Supplied information
----------

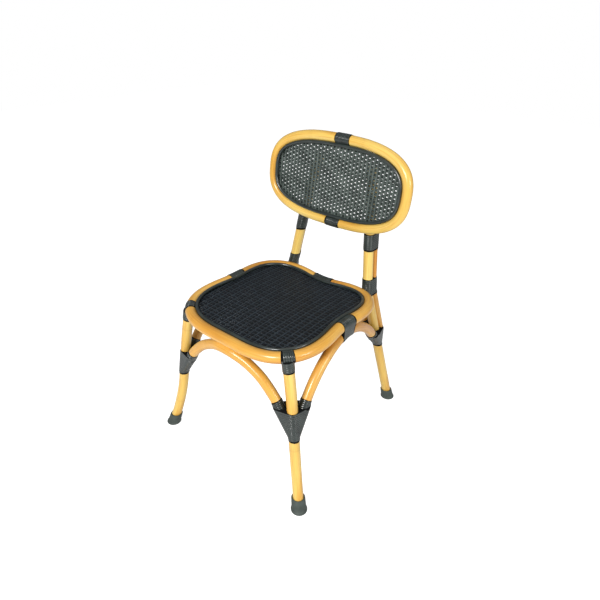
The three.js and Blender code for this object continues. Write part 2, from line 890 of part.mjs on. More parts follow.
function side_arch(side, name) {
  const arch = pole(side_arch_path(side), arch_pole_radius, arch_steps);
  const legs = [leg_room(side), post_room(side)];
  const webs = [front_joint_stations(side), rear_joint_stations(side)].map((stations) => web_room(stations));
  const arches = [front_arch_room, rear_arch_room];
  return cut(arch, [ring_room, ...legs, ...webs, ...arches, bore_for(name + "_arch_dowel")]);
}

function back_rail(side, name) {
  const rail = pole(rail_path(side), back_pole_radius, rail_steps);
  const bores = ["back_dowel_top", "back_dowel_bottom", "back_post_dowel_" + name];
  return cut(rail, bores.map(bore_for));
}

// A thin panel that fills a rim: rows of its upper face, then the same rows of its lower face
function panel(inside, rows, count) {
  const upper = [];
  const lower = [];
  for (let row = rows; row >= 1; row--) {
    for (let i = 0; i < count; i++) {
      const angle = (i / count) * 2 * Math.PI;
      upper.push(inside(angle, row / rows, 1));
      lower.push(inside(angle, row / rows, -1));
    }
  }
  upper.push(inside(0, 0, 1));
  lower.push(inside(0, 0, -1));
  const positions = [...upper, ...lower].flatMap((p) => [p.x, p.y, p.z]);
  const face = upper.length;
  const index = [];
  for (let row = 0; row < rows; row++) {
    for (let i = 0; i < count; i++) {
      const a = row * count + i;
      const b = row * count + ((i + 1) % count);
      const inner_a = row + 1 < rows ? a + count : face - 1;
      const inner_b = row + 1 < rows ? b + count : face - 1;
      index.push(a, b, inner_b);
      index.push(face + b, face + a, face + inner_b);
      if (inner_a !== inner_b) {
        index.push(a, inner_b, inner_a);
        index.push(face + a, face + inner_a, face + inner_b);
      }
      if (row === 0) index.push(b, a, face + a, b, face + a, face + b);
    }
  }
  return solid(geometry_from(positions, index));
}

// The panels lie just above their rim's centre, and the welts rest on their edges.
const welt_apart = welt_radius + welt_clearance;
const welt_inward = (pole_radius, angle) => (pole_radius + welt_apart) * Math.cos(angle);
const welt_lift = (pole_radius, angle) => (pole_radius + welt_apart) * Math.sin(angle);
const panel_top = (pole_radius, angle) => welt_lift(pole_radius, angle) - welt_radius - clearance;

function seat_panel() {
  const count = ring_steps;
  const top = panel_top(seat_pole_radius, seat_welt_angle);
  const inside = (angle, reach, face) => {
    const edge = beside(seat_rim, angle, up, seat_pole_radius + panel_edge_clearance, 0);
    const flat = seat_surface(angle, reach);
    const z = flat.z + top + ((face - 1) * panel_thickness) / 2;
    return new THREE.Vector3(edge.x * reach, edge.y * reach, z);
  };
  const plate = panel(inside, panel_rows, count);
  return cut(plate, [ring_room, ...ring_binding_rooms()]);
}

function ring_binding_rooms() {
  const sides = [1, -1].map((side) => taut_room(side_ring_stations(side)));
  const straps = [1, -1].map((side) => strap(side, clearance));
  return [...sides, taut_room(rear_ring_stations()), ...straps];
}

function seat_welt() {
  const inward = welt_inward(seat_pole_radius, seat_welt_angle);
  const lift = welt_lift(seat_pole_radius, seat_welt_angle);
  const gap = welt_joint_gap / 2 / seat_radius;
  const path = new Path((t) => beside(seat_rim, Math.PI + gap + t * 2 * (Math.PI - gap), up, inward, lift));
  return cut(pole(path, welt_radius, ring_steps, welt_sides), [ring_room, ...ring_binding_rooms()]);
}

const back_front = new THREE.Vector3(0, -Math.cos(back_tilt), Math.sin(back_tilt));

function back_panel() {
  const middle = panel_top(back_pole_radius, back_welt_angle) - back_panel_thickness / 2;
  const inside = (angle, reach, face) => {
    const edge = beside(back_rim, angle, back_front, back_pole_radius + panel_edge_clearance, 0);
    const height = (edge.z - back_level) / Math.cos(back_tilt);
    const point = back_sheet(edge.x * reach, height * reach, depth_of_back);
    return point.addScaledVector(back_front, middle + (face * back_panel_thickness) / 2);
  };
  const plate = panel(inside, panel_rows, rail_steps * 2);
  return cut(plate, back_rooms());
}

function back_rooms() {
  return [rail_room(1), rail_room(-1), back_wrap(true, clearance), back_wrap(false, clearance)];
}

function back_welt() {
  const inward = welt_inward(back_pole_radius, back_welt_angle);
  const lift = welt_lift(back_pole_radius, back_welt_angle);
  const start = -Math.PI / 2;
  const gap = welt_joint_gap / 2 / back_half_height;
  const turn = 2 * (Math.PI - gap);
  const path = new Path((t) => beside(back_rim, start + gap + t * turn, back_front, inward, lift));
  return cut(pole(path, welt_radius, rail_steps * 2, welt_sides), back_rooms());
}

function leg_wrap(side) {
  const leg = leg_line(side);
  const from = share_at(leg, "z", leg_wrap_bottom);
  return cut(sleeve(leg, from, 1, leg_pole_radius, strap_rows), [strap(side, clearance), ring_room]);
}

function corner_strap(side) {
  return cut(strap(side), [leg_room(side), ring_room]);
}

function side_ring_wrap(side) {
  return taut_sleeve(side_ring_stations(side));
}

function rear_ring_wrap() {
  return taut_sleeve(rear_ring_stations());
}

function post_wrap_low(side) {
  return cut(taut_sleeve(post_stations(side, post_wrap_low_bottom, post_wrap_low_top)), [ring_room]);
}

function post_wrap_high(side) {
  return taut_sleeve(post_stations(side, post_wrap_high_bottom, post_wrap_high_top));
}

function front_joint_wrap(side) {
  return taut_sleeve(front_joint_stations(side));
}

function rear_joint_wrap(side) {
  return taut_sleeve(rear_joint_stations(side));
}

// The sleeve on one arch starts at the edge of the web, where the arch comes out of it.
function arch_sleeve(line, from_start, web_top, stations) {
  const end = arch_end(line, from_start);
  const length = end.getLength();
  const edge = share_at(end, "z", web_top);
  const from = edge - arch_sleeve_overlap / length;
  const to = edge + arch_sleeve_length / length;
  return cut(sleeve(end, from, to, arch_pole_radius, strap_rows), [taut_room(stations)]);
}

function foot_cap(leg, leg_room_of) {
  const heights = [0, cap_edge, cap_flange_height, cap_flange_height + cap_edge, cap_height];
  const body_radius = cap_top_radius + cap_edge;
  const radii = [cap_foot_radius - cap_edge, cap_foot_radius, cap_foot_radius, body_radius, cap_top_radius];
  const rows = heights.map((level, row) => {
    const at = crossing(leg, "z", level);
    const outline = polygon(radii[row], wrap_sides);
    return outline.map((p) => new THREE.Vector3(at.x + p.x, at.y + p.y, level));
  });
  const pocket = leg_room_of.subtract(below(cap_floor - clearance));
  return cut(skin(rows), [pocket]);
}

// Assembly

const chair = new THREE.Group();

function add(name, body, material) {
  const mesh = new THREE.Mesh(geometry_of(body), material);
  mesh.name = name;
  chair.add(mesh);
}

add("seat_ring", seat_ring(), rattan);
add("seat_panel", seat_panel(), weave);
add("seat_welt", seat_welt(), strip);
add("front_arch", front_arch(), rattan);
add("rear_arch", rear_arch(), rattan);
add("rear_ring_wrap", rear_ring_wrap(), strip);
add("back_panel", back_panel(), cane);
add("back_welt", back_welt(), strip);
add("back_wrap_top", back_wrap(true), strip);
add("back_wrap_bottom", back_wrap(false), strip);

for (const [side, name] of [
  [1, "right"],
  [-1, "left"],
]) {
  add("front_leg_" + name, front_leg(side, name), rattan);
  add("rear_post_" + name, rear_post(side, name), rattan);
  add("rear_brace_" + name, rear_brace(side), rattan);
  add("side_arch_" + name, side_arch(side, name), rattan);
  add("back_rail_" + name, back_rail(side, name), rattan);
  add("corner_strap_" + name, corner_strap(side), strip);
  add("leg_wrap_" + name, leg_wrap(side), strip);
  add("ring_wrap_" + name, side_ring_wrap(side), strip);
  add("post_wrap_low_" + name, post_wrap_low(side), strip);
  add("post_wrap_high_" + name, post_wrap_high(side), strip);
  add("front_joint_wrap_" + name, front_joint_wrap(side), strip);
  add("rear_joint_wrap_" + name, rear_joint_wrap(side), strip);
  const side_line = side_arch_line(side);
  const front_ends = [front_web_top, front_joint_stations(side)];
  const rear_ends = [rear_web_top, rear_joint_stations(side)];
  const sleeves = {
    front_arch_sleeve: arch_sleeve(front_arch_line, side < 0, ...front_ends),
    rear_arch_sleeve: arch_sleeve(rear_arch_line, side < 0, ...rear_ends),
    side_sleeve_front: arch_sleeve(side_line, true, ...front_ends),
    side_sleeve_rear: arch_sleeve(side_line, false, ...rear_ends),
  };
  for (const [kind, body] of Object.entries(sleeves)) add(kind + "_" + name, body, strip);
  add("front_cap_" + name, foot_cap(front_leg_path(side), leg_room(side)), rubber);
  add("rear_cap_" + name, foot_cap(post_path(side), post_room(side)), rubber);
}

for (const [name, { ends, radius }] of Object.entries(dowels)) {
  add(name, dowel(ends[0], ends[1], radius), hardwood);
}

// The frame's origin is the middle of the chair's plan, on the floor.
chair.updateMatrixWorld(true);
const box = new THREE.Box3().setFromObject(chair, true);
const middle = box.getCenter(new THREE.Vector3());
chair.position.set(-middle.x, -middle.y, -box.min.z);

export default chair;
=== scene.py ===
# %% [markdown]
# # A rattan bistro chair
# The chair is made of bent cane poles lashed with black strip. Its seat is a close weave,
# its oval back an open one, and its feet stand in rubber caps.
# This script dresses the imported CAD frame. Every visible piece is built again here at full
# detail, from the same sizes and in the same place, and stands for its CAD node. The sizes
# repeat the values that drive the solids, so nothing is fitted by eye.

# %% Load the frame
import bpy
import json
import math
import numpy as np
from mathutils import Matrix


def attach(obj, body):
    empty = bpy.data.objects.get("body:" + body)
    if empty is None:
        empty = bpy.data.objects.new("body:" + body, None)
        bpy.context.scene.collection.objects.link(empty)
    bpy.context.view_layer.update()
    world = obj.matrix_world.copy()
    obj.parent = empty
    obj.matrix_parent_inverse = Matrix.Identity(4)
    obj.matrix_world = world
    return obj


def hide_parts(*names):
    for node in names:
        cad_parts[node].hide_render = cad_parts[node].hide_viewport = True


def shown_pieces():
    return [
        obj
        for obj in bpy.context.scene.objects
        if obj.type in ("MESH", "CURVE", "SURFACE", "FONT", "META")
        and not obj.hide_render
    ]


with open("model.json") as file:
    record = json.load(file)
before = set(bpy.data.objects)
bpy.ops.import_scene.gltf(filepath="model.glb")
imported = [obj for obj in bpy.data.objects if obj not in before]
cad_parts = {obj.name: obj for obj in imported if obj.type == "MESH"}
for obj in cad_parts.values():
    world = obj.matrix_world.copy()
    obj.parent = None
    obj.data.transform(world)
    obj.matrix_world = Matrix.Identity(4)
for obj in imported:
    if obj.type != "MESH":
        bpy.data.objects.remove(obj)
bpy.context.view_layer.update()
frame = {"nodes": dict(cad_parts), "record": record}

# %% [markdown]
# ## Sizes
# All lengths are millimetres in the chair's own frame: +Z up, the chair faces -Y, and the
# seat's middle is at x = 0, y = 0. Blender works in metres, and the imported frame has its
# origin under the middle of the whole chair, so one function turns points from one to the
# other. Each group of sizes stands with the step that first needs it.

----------

Written exercise
Begin with the line containing "on the floor.", end with the line containing "and not obj.hide_render", and repeat every line in that stretch exactly.

Task answer
// The frame's origin is the middle of the chair's plan, on the floor.
chair.updateMatrixWorld(true);
const box = new THREE.Box3().setFromObject(chair, true);
const middle = box.getCenter(new THREE.Vector3());
chair.position.set(-middle.x, -middle.y, -box.min.z);

export default chair;
=== scene.py ===
# %% [markdown]
# # A rattan bistro chair
# The chair is made of bent cane poles lashed with black strip. Its seat is a close weave,
# its oval back an open one, and its feet stand in rubber caps.
# This script dresses the imported CAD frame. Every visible piece is built again here at full
# detail, from the same sizes and in the same place, and stands for its CAD node. The sizes
# repeat the values that drive the solids, so nothing is fitted by eye.

# %% Load the frame
import bpy
import json
import math
import numpy as np
from mathutils import Matrix


def attach(obj, body):
    empty = bpy.data.objects.get("body:" + body)
    if empty is None:
        empty = bpy.data.objects.new("body:" + body, None)
        bpy.context.scene.collection.objects.link(empty)
    bpy.context.view_layer.update()
    world = obj.matrix_world.copy()
    obj.parent = empty
    obj.matrix_parent_inverse = Matrix.Identity(4)
    obj.matrix_world = world
    return obj


def hide_parts(*names):
    for node in names:
        cad_parts[node].hide_render = cad_parts[node].hide_viewport = True


def shown_pieces():
    return [
        obj
        for obj in bpy.context.scene.objects
        if obj.type in ("MESH", "CURVE", "SURFACE", "FONT", "META")
        and not obj.hide_render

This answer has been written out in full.